WORK REQUIRED: Make an exact copy of the lines below.

GIVEN MATERIAL:
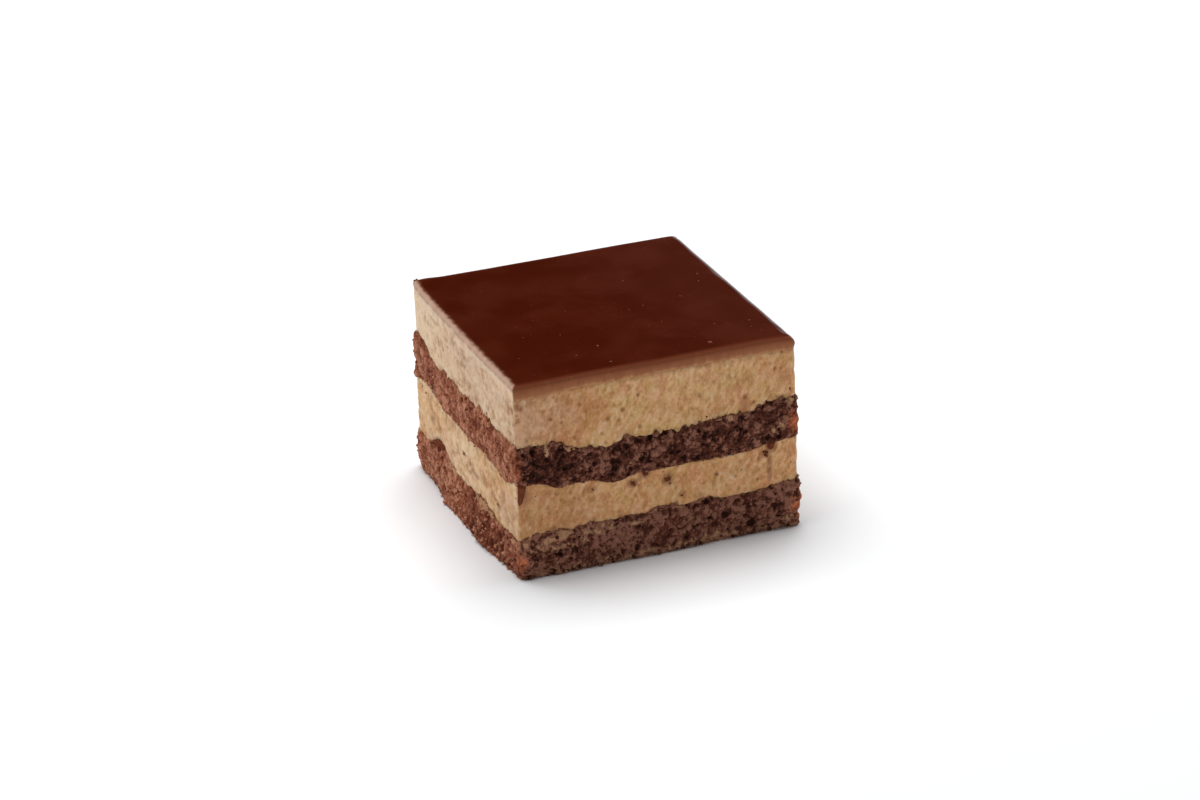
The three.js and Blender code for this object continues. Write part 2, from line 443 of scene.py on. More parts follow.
MOUSSE_TAN = srgb(215, 162, 104)
MOUSSE_PALE = srgb(226, 177, 121)
MOUSSE_ROSE = srgb(221, 158, 112)
MOUSSE_STRAW = srgb(210, 168, 102)
MOUSSE_RIPE = srgb(212, 126, 70)
MOUSSE_SHADE = srgb(160, 98, 52)
MOUSSE_SMEAR = srgb(144, 84, 46)
# Painted shade inside the pits
MOUSSE_PIT_SHADE = srgb(132, 82, 40)
# Pale cream for the mousse's paler tone and for the painted sheen, and the greyer painted haze
MOUSSE_CREAM_AND_SHEEN = srgb(246, 218, 184)
MOUSSE_HAZE = srgb(206, 172, 147)
MOUSSE_VEIL = srgb(240, 207, 175)
CRUMB_STAIN = srgb(96, 46, 22)
MOUSSE_FILM = srgb(196, 150, 112)

# Hollows, middle and heights of the crumb, as painted light: a shaded copy for the front and a lit copy for
# the left face
SPONGE_SHADED = (srgb(46, 18, 9), srgb(95, 50, 36), srgb(152, 103, 84))
SPONGE_LIT = (srgb(98, 42, 24), srgb(156, 90, 64), srgb(202, 142, 112))
# Painted rim light: the orange of the crumb's edges where light catches them at the corners
SPONGE_RIM_LIGHT_LOW = srgb(112, 48, 28)
SPONGE_RIM_LIGHT = srgb(208, 118, 78)
SPONGE_BROWN = srgb(122, 62, 33)

GLAZE_BROWN = srgb(62, 15, 2)
GLAZE_BROWN_PALER = srgb(70, 21, 6)
# The painted reflection's paler brown
GLAZE_REFLECTION = srgb(92, 48, 36)
GLAZE_ROLL = srgb(106, 54, 34)
GLAZE_CUT = srgb(146, 87, 58)
GLAZE_CUT_PALER = srgb(164, 108, 74)
GLAZE_HEM = srgb(190, 137, 93)
# The veil darker on the roll than on the cut face: painted shade on the upturned roll
ROLL_VEIL_SHADED = srgb(184, 150, 130)
# The glaze's specks: bubbles, their colour paler as a painted highlight
BUBBLE_HIGHLIGHT_BROWN = srgb(122, 66, 52)

FLOOR_WHITE = (0.9, 0.9, 0.9)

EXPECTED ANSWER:
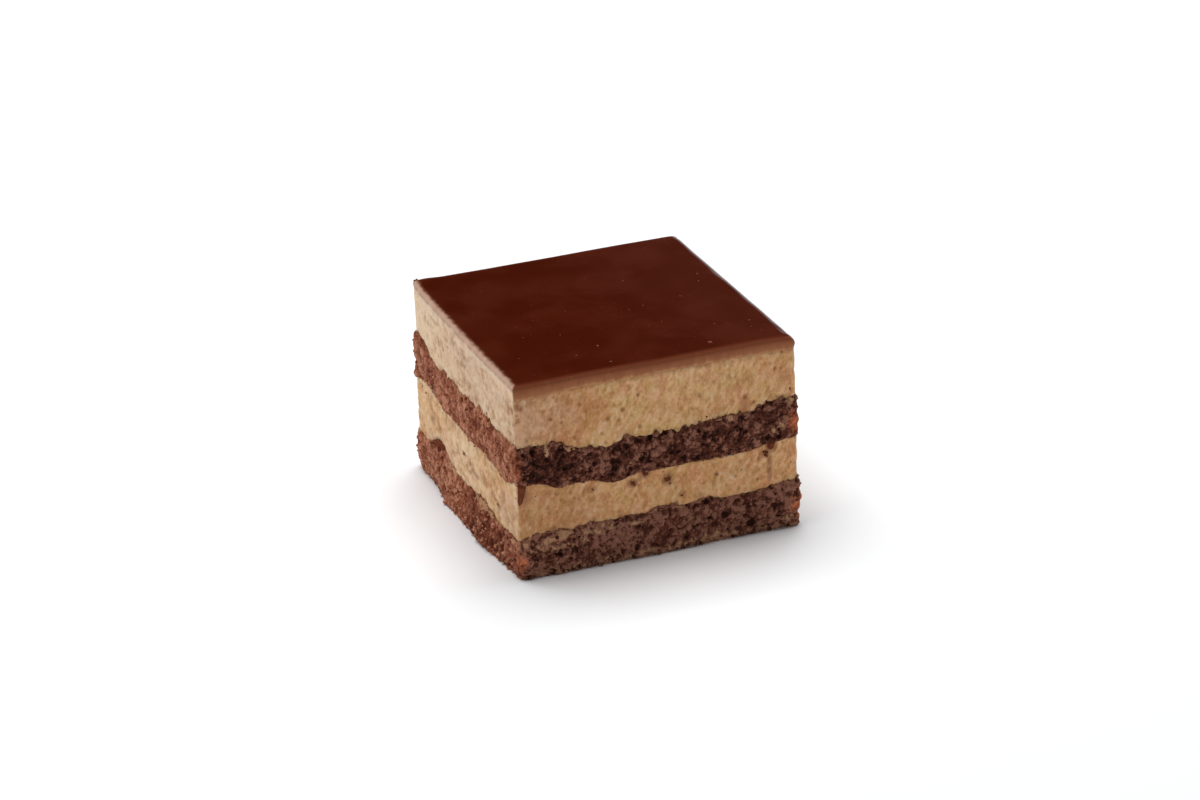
The three.js and Blender code for this object continues. Write part 2, from line 443 of scene.py on. More parts follow.
MOUSSE_TAN = srgb(215, 162, 104)
MOUSSE_PALE = srgb(226, 177, 121)
MOUSSE_ROSE = srgb(221, 158, 112)
MOUSSE_STRAW = srgb(210, 168, 102)
MOUSSE_RIPE = srgb(212, 126, 70)
MOUSSE_SHADE = srgb(160, 98, 52)
MOUSSE_SMEAR = srgb(144, 84, 46)
# Painted shade inside the pits
MOUSSE_PIT_SHADE = srgb(132, 82, 40)
# Pale cream for the mousse's paler tone and for the painted sheen, and the greyer painted haze
MOUSSE_CREAM_AND_SHEEN = srgb(246, 218, 184)
MOUSSE_HAZE = srgb(206, 172, 147)
MOUSSE_VEIL = srgb(240, 207, 175)
CRUMB_STAIN = srgb(96, 46, 22)
MOUSSE_FILM = srgb(196, 150, 112)

# Hollows, middle and heights of the crumb, as painted light: a shaded copy for the front and a lit copy for
# the left face
SPONGE_SHADED = (srgb(46, 18, 9), srgb(95, 50, 36), srgb(152, 103, 84))
SPONGE_LIT = (srgb(98, 42, 24), srgb(156, 90, 64), srgb(202, 142, 112))
# Painted rim light: the orange of the crumb's edges where light catches them at the corners
SPONGE_RIM_LIGHT_LOW = srgb(112, 48, 28)
SPONGE_RIM_LIGHT = srgb(208, 118, 78)
SPONGE_BROWN = srgb(122, 62, 33)

GLAZE_BROWN = srgb(62, 15, 2)
GLAZE_BROWN_PALER = srgb(70, 21, 6)
# The painted reflection's paler brown
GLAZE_REFLECTION = srgb(92, 48, 36)
GLAZE_ROLL = srgb(106, 54, 34)
GLAZE_CUT = srgb(146, 87, 58)
GLAZE_CUT_PALER = srgb(164, 108, 74)
GLAZE_HEM = srgb(190, 137, 93)
# The veil darker on the roll than on the cut face: painted shade on the upturned roll
ROLL_VEIL_SHADED = srgb(184, 150, 130)
# The glaze's specks: bubbles, their colour paler as a painted highlight
BUBBLE_HIGHLIGHT_BROWN = srgb(122, 66, 52)

FLOOR_WHITE = (0.9, 0.9, 0.9)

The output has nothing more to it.